Mr Lukwaro further told the judge that the legality of the group he was representing in the court lay in the fact that it had also signed the Deed of Settlement that facilitated the payment to the retirees of their now disputed terminal benefits in 2005.

The advocate for the group of six, Mr Pius Chabruma admitted before Judge Mwaikugile that it was true that the seven plaintiffs led by advocate Lukwaro had since the start of the case in 2003 been the bona fide representatives of the EAC retirees.

He however, said that as one of the retirees himself, he had been appointed by the Mlaki’s group to help after the group had differed with Kabunga’s group over what he claimed to be its delay in executing the all-important decree.

After listening to both parties, Judge Mwaikugile asked Mr Chabruma if the case they now sought execution from the High Court had previously been heard and ruling on it made.

Mr Chabruma admitted that the case had neither been heard nor had any ruling on it made.

“If the case has never been heard and ruling on it been made, how have you as an advocate submitted to the High Court an application seeking execution of the decree without adhering to court procedures,” the Judge asked Chabruma.

However, when the advocate to give a satisfactory answer, the Judge told Chabruma that he was misleading his clients through his failure to explain to them, and transparently, the court’s laws and procedures guiding demands that had been submitted before the court.  
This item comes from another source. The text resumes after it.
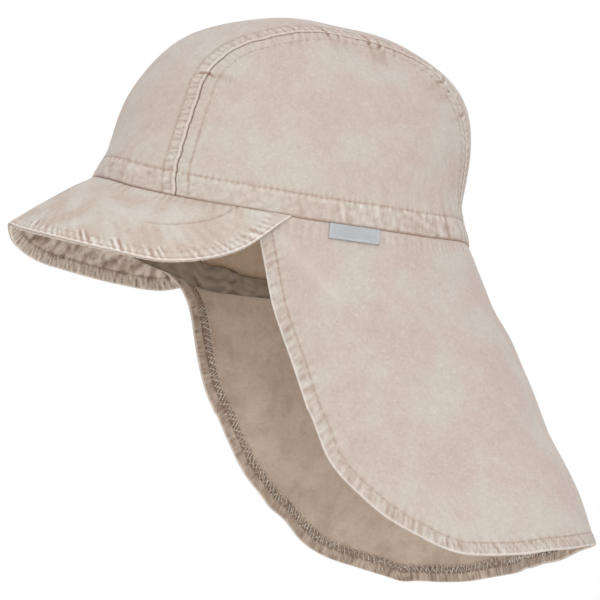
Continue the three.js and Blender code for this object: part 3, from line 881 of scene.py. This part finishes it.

He then ordered the two parties to sit together and resolve, amicably, the differences that had cropped up between and among them and return to the court on Friday, April 30th 2010.

He called on the two parties to use wisdom in bringing about reconciliation between them for the benefit of all the EAC retirees instead of continuing to abet the tug-of-war between them which he said was doing more harm than good to them.
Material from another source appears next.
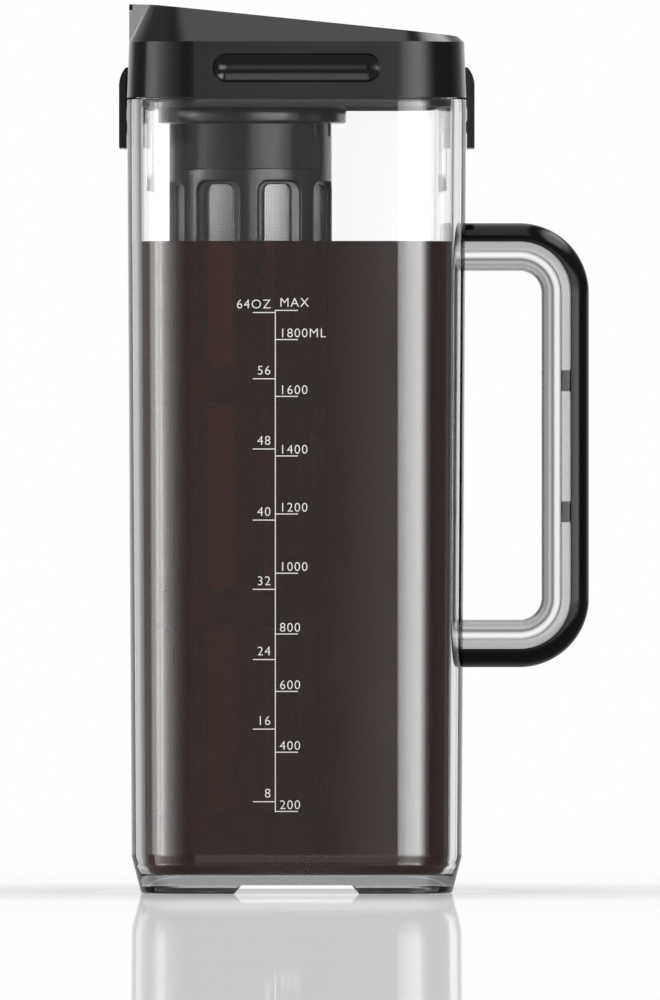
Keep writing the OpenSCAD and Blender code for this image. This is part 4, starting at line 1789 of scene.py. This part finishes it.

Unfortunately instead of working towards what the judge had counseled them, Mlaki’s group that had positioned itself outside the court vowed to deal with the seven plaintiffs physically!

The High Court’s premises was all of sudden transformed into an arena for show of strengths as members of Mlaki’s group for three hours moved menacingly from one end to the other as they challenged the seven plaintiffs to come out of the court chambers and face ‘music’.

The foregoing conduct on the part of the Mlaki’s group caused a lot of anxiety at the court forcing proceedings to be suspended.

Meanwhile the threats against the seven plaintiffs forced authority at the High Court to provide the group inside the court chambers with security as Mlaki’s group refused to leave the court premises.

The police later took out the seven plaintiffs from the High Court through the back door and drove them to the Central Police station.

However, Mlaki’s group somehow came to learn of their departure. They later also went to the Central Police Station where they continued with their fracas.

At that point, the Dar es Salaam Regional Police Commander, Suleiman Kova talked Mlaki into calming down his group.

He cautioned him that their continued unruly conduct at the police station was likely to disrupt peace.

Finally the group melted away, giving the seven plaintiffs the opportunity of leaving the police station for their respective homes.

However, one thing is crystal clear. The EAC retirees’ rightful quest for their terminal benefit had, through Mlaki’s group conduct both at the High Court and the Central Police Station, soiled the EAC retirees’ quest for their rightful terminal benefits.

KABUNGA’S STATEMENT


Mr Kabunga told the website in an interview recently that they will continue to seek their rights from the government until the issue of underpayment is addressed.

He said from the start the government had not involved them in the issue pertaining to how much the government owed each retiree in terms of his or her terminal benefits.

He said since the government had elected not to be transparent in the whole issue, it had now no alternative but to listen and solve the problem once and for all.

He said what they wanted from the government was to ensure that their terminal benefit was pegged on two things: real value (in accordance with the present value) and the seven percent compound interest.

Meanwhile, ruling on the case could not be made by Judge Mwaikugile on Friday, April 30th as had been agreed as on the material day the judge lost his father.

As we went to the press, the date for the ruling had been postponed to May 5th 2010.

Whatever happens on the case, the EAC retirees’ question over payment of their terminal benefits which has dragged on for 33 years has left an irreparable damage on the government’s image locally and internationally.

The seriousness over the government’s failure to honour its obligations to the EAC retirees for over three decades casts doubts over the entire process it is presently involved in on the regional path towards federation.

The proverbial million dollar question is if it has failed to settle once and for terminal benefits for the retirees of the defunct EAC how is the same government going to respect benefits of the Tanzanian employees in the new EAC?

Equally important to delve into is the conduct of former senior government officials, on the entire issue, such as Mr Mramba and Mr Mgonja.

Pertinent questions ought to be posed to the foregoing senior government officials.

They owe the nation explanation as to why they behaved the way they behaved.

What was their main motives behind doubling of the number of retirees from 15,000 to 31,000?

What is interesting about the government’s figure on the number of EAC retirees is that even on the latest document dated April 21st 2010 issued by the seven plaintiffs, it refers the number of retirees entitled to terminal benefits as being around 17,000 as opposed to 31,000.

As to the group led by Mr Mlaki, the group of seven led by Mr Karatta and Mr Kabunga were spot on when they said that conflict within the retirees was likely to give the government an opportunity to continue denying them their right of being paid fully their terminal benefits.

Indeed, if the government dilly dallied on the issue for over three decades, what would stop it from making use of a crack in the retirees’ leadership by continuing to postpone the retirees’ payment of their rightful terminal benefits?